The exercise: Starting at the line containing "Write the OpenSCAD", please quote every line up to and including the line containing "driver_z = 63.5; // [63:0.1:64]", exactly, and nothing beyond.

**** Exercise materials ****

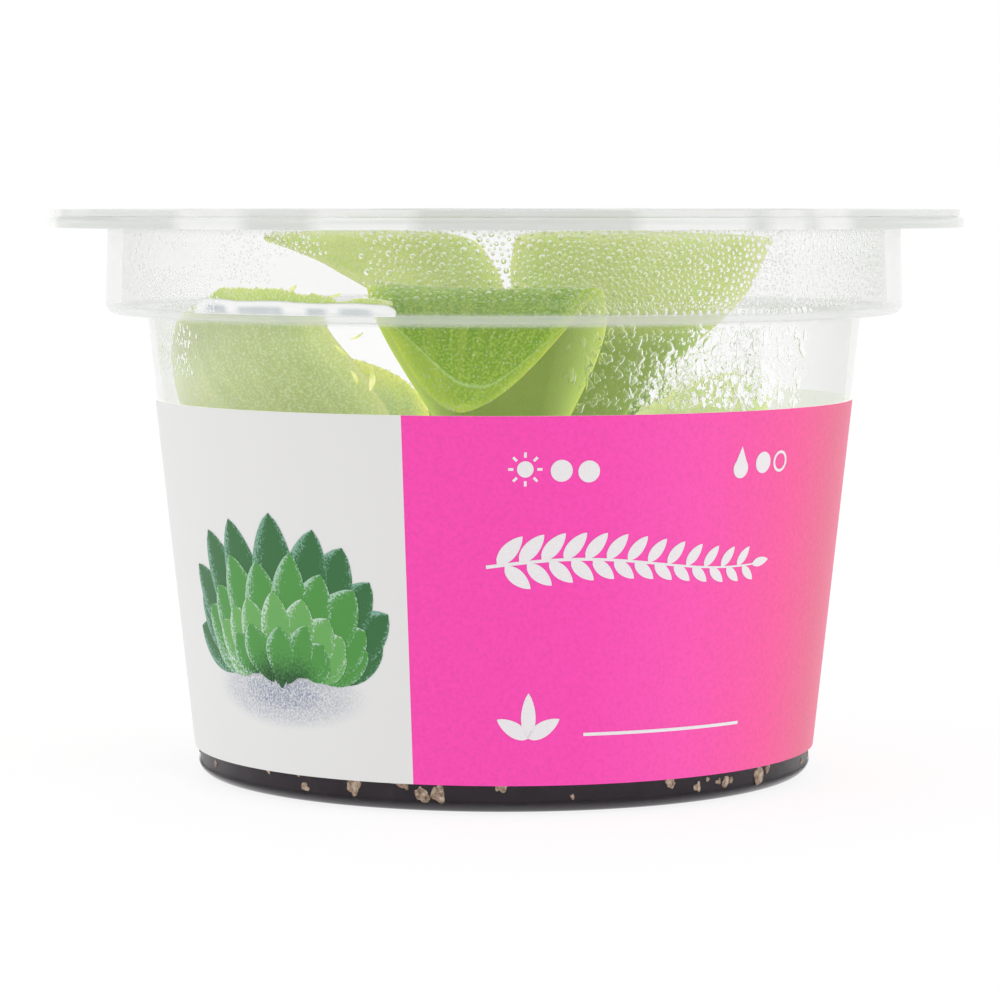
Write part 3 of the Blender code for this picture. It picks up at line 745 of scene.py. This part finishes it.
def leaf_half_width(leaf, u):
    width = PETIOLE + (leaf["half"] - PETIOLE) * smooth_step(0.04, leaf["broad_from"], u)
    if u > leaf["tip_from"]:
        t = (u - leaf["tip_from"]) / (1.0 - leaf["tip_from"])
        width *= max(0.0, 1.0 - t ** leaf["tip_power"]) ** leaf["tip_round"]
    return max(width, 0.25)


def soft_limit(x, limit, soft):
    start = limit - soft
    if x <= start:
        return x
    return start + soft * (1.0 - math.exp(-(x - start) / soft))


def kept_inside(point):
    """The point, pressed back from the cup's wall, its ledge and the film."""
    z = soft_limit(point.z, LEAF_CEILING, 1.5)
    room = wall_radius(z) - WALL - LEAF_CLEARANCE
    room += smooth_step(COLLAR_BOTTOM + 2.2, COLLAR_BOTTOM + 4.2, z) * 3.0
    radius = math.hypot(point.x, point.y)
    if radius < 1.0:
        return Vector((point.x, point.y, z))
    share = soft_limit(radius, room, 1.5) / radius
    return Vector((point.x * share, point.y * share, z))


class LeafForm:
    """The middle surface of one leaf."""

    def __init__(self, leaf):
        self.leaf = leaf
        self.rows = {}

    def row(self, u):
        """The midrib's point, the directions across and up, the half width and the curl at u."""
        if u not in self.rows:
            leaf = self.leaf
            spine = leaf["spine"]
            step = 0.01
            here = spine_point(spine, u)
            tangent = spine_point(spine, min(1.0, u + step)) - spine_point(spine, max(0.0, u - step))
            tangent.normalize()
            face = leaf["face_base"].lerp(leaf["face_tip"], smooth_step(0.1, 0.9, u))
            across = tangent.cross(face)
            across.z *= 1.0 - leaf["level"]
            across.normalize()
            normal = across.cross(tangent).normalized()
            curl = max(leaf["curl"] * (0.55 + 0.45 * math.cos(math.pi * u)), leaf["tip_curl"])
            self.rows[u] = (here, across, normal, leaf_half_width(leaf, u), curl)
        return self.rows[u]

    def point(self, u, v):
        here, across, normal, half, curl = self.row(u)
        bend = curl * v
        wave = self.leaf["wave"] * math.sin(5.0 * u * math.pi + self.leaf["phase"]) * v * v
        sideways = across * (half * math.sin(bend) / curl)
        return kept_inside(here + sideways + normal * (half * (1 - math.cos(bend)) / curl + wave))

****
**** Exercise materials ****

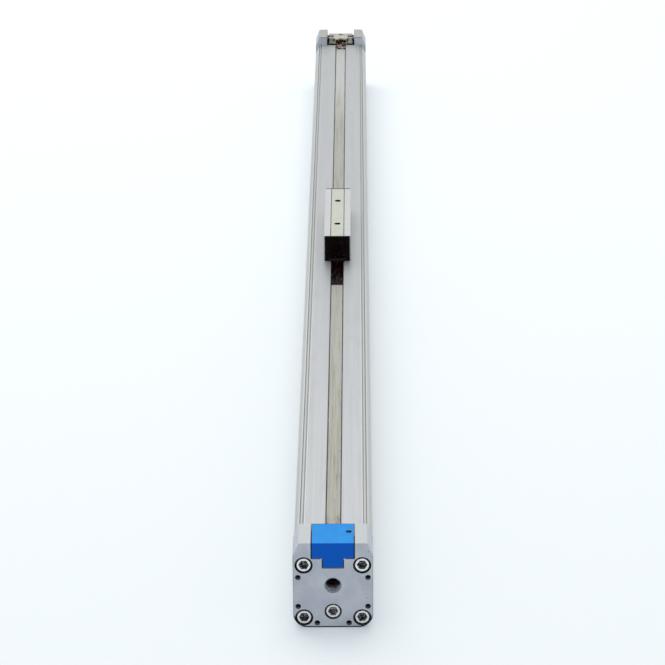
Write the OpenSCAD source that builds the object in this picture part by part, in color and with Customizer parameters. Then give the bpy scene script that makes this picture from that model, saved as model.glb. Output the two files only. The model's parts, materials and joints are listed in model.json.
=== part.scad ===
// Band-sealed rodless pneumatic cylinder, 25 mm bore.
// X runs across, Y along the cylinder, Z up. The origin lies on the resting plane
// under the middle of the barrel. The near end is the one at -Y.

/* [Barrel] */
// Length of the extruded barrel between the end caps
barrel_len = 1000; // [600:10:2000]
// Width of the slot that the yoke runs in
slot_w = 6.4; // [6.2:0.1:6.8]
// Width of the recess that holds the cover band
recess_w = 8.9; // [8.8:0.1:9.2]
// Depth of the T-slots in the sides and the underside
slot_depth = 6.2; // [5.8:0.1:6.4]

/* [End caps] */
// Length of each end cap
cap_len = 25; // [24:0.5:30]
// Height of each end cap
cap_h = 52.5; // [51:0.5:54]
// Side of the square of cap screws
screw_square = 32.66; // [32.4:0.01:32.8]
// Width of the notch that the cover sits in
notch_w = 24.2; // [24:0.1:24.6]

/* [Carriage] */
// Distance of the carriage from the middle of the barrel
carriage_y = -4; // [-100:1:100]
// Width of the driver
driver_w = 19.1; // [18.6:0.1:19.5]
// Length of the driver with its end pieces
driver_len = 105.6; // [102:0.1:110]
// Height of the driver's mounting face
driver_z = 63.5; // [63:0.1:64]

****

Full output:
Write the OpenSCAD source that builds the object in this picture part by part, in color and with Customizer parameters. Then give the bpy scene script that makes this picture from that model, saved as model.glb. Output the two files only. The model's parts, materials and joints are listed in model.json.
=== part.scad ===
// Band-sealed rodless pneumatic cylinder, 25 mm bore.
// X runs across, Y along the cylinder, Z up. The origin lies on the resting plane
// under the middle of the barrel. The near end is the one at -Y.

/* [Barrel] */
// Length of the extruded barrel between the end caps
barrel_len = 1000; // [600:10:2000]
// Width of the slot that the yoke runs in
slot_w = 6.4; // [6.2:0.1:6.8]
// Width of the recess that holds the cover band
recess_w = 8.9; // [8.8:0.1:9.2]
// Depth of the T-slots in the sides and the underside
slot_depth = 6.2; // [5.8:0.1:6.4]

/* [End caps] */
// Length of each end cap
cap_len = 25; // [24:0.5:30]
// Height of each end cap
cap_h = 52.5; // [51:0.5:54]
// Side of the square of cap screws
screw_square = 32.66; // [32.4:0.01:32.8]
// Width of the notch that the cover sits in
notch_w = 24.2; // [24:0.1:24.6]

/* [Carriage] */
// Distance of the carriage from the middle of the barrel
carriage_y = -4; // [-100:1:100]
// Width of the driver
driver_w = 19.1; // [18.6:0.1:19.5]
// Length of the driver with its end pieces
driver_len = 105.6; // [102:0.1:110]
// Height of the driver's mounting face
driver_z = 63.5; // [63:0.1:64]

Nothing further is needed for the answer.